Est-c’que j’tai pas aimé
Comm’tu l’as mérité? 5
Lover, what have I done
That so displeased you?
Did I not love you
As you deserved?
“I’M STILL A little mad at her, you know,” I admit to Keith over supper that night. We are at home, seated in our dining room, with the kitchen to the west and the living room to the east, midway between the Rockies and the Laurentians.
“Which her would that be?” he asks, mildly. After all our years together, he is no longer alarmed when I break out of a private reverie with a seemingly random remark. For better or worse, however, he has not learned to read my mind and occasionally requires clarification.
“Clara. Clara Blondin. And I’m not actually mad at her. More disappointed, really.” A sigh. “I mean, I know that we all live in context. As much as we might like to go into our little houses and shut all the windows and doors, we can’t seal ourselves off. We live in history. You know what I mean?”
He nods encouragingly.
“Things that are beyond our control can make or break any of us.”
“The four horsemen of the apocalypse,” he says. “Death, famine, war, and conquest. There’s a famous painting by a Russian artist—what’s his name?—Vasnetsov.” Keith is an art historian and knows this kind of thing.

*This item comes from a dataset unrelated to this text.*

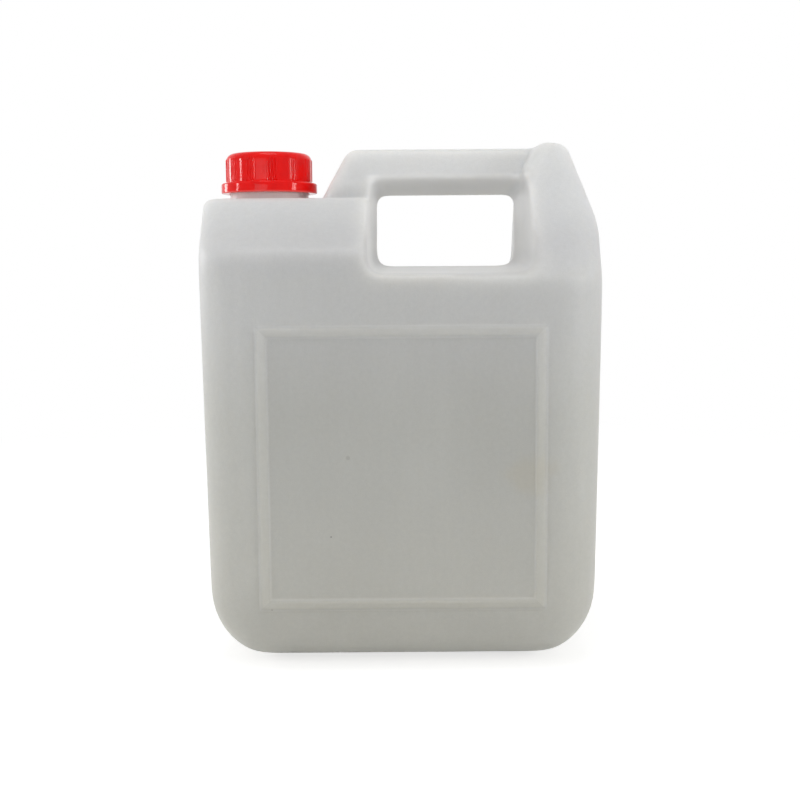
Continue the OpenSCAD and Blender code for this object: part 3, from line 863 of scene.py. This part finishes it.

“Yes,” I say, “that’s exactly it. Conquest. French Canada was conquered. And I get it that being under the boot of an enemy causes damage, even if the boot was, I don’t know, the satin slippers that English gentlemen wore in the eighteenth century.”
“And you’re angry with Clara Blondin because—?”
I pick up my fork and put it down, reach for my glass of wine.
“It’s just that I’ve been reading about what happened after the Conquest, trying to see the big picture. What would make a person refuse to speak, or even be spoken to, in her own language?”
Another nod of agreement. “That’s pretty extreme.”
“I’ve been trying to convince myself that it goes way back, that the despair set in a long time ago. But, you know, lots of people never gave up. Think of the people who started my choir, for example. I want Clara to have been like them.”
The choir in question, my choir, is Le Choeur des plaines, a community choral society dedicated to performing “les plus belles chansons du répertoire francophone,” the most beautiful songs of the French repertoire. Choeur translates as choir, but it happily invites confusion with coeur, or heart, and the ensemble is proud to identify itself as an important element in maintaining Francophone culture in this English-speaking stronghold. Curiously, I first learned about it thanks to a performance of a musical masterpiece that comes to us direct from eighteenth-century Britain, from the very decades when the English military was making mincemeat of the French. On this particular evening, however, an amateur choir was making mincemeat of the Messiah. Seldom had the yoke of Handel’s allegros been less easy, or the footfall of his trills and runs more burthensome. In fact, the whole thing quickly became so unbearable that Keith and I walked out at intermission, something unheard of for us, but not before we’d taken note of the tenor soloist, whose clear, pure voice had provided the evening’s one saving grace. The program identified him as the conductor of Le Choeur des plaines.
Fortunately for me, Le Choeur turned out to take an open-door approach to new admissions. “I’ve never known us to turn anyone away,” a voice on the other end of the line told me when I called to inquire. And so ever since, I’ve spent one happy evening a week in the music room of l’École canadienne-française, a few blocks from my house, practicing les plus belles chansons of the likes of Gabriel Fauré, Claude-Michel Schönberg, and Gilles Vigneault.
“The people who started the choir treasured their language. Napoléon and Clara, their ancestors had spoken French forever. Then pfft, they throw it away as if it doesn’t matter.”
Keith raises an eyebrow and fixes me with a skeptical gaze. “When exactly was the choir founded? Twenty-five years ago, isn’t that what you said? And when did the Blondins live here? The 1920s versus the 1990s: you’re talking about two different worlds.”
He has a point. I shrug in acquiescence.
“You wouldn’t do that for no reason,” he continues, “give up your mother tongue. Maybe your Blondins were just trying to survive. I don’t think you’ve drilled down far enough to find the answers yet.”